Saturday, October 10

Welles Run Dry

Celebrating a Deathday™: Mammoth, mercurial film-tard Orson Welles met his maker — "Maker's Mark®," if you will, and he did, with great gusto and thirst on a nearly daily basis for many years — on this day, October 10, 1985Born Björsson Wellesinki, son of a wealthy newspaper publisher in Norway, Orson and his twin brother Thörrsson lived a Hans Brinker-like existence, ice skating and sledding about the snow-covered countryside until their lives — and their steel-railed sleds — were turned upside down with the death of their parents in a freak accident involving a snow globe.
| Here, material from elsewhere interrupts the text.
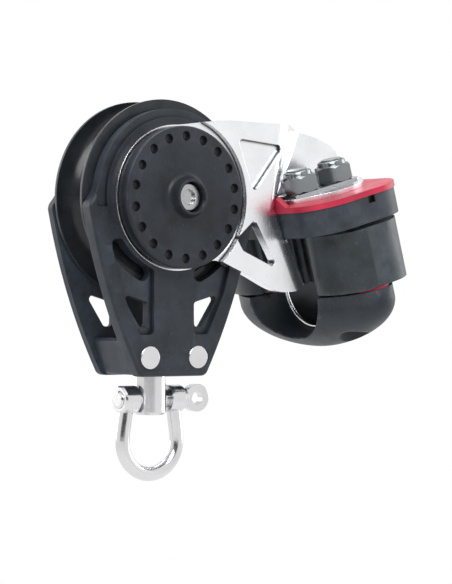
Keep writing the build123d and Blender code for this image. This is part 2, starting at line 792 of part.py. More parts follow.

The young twins were moved across the pond and raised by a cheese wheel-making relation in Wisconsin — the Norway of the Americas™ — later moving to Chicago, where they caught the radio theater bug, performing as the improvisational duo Björsson and Thörrsson™ (pictured above) at the famed Second City. After modifying his birth name, Orson went on to a career in stage and cinema, while Thörrsson was content to stay in his brother’s giantine shadow, working as a set builder and a stand-in on movie sets. Orson's love of fine cuisine — Italian wedding soup, twice-baked potatoes, crumb-crisp-coated Findus® brand fish fingers — and drink — Mimosa's, White Russians, Asti Spumanti® — eventually led him to set aside his belabored and boring “Orwellian” film efforts for that of restaurateuring and wine-making. His chain of Rosebud® restaurants — managed by boyhood chum Jan Stangdilan — hosted galas across the celebratory spectrum and his Paul Masson® brand of rotgut wines were all the rage in the 1970's, a taste-deprived era of loose morals and looser stools not seen since the Roman Empire. Orson continued to make commercial appearances until passing away on his palatial Xanadu estate. His brother Thörrsson would outlive his famous brother by nearly a decade, settling back home in Norway, near a certain fjord where the cod gathered in great shoals.